— Я это пережил все. И тоже страдал. Мы в этом одно, Ахиллес.
— Ты разве теперь догадался?
— О чем?
— Мы одно. Я с тобой и в тебе. И в твоем был отце, и он был Ахиллесом. В нем, в тебе моего остается бессмертия доля. Смертны вы. Но в вас Ахиллес. И, значит, со мною мои в вас вселились боги. Ты есть и пребудешь со мной: в бессмертии — смертен и в смерти — бессмертный. То дар олимпийцев отцу твоему и тебе.
Бег и бег. Тьма и тьма. Смерть, рожденье, бессмертье. Нет времени, есть бесконечность.
— За что этот дар?
— За то, что продлили мое, то, что боги во мне не продлили.
— Ты о чем, Ахиллес?
— Я о музыке,
— Музыке?
— Да. Чему обучал меня мудрый Хирон? Почитанью всесильного Зевса прежде другого. Почитанью родителей. Справедливости, благоразумию. Занятьям, присущим мужу: охоте, владенью оружьем, езде на коне. От него научился я врачеванию, и умел я лечить хорошо и болезни, и раны. Я в ученье был легок, понятлив и быстр. Но особенной радостью наполнялся, когда он учил меня петь, когда в руки давал мне кифару и лиру. Имя было мое Лигерон, как будто я с лирой родился и должен был жить для нее. Почему изменила решенье Судьба? Почему передумали боги? Для чего мне судили стать воином самым сильнейшим и забыли о том, что рожден я для лиры? Вот еще одна тайна рожденья и детства героя. Знал, наверно, об этом Хирон. Это он, зная волю богов, отобрал мое первое имя, так и стал Ахиллесом я, не Лигероном. Мне забыть предстояло о пенье, о кифаре, о Лире, о Музе. Но я не забывал. Что же сделали боги? Их жестокость нередко бывала сверх меры. Аполлон — музыкант, обладатель кифары Гермеса, предводитель всех муз, кто бы мог быть учитель мой и покровитель, — на меня обратил свой божественный гнев, помогать стал врагам Ахиллеса, он меня и убил своею стрелой. И тебе, лишь тебе я скажу, почему.
— Почему?
— Ты знаешь о Марсии?
— Да. Аполлон содрал с него кожу.
— Слишком тот хорошо овладел своей флейтой. Аполлон ревновал, вот в чем дело. Он бы кожу содрал и с меня, если б я оставался, как был, Лигероном. Но был замысел Зевса другим — сделать воином Ахиллеса. Аполлону оставил он помнить, что я Лигерон, и оставил лишить меня жизни. Ревность, ревность убила меня, Аполлон ревновал меня к дару, который во мне от рожденья.

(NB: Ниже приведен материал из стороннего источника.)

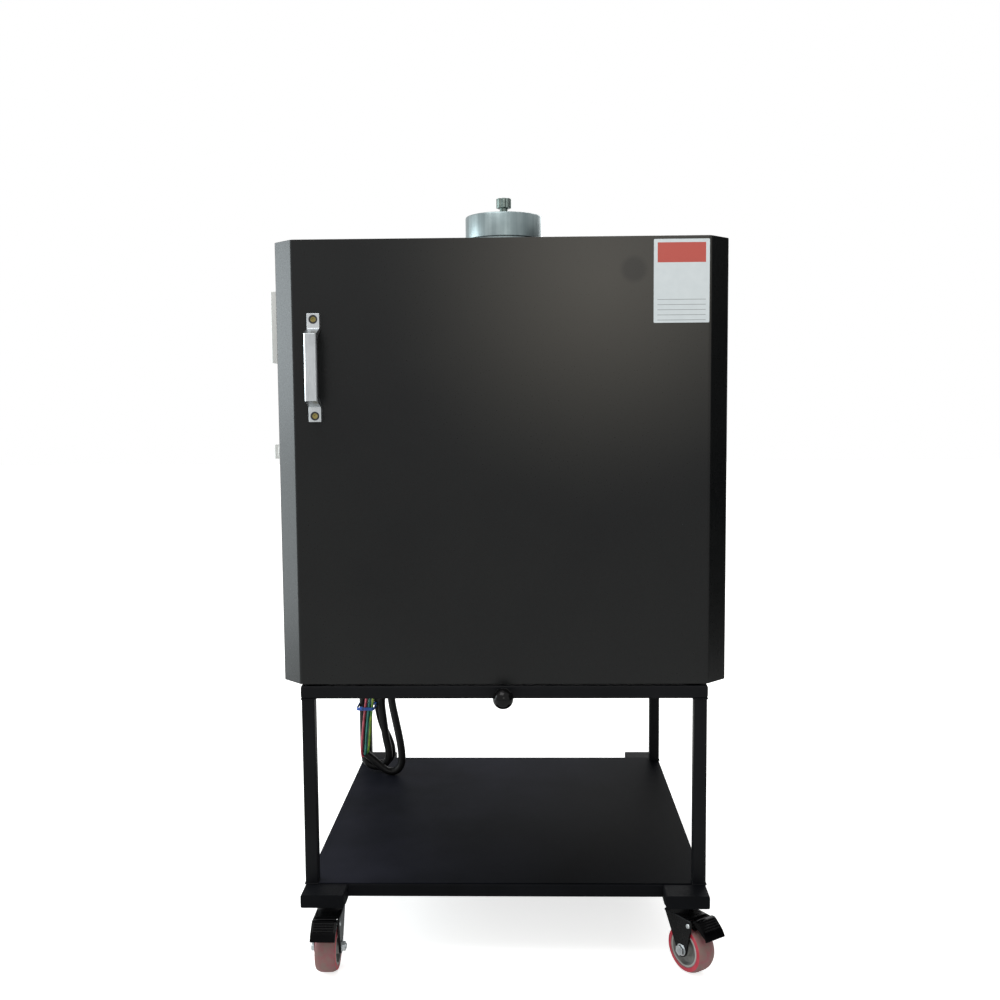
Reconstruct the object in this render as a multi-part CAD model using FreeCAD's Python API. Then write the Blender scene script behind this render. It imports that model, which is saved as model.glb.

— Однако ты не забыл свою лиру и пенье.
— Как я любил и петь, и играть! И какое страданье входило мне в сердце оттого, что мне не дано было в этом занятье проводить день за днем! Так стал я завистлив.
— Ты что говоришь, Ахиллес? Ты — завистлив?
— В смертной жизни своей и в бессмертье я завидовал вам, музыкантам. Тех же, кто вызывал мою душу и тень мою звал в свою музыку, — в тех я вселялся, и тех я любил. И они меня длили собою. Твой отец. И ты, его сын, ему неизвестный. И твой ученик — он становится тем же продленьем. Лигерон — так зовут меня. Музыка — вот где мои изначально судьба и бессмертье. И твое.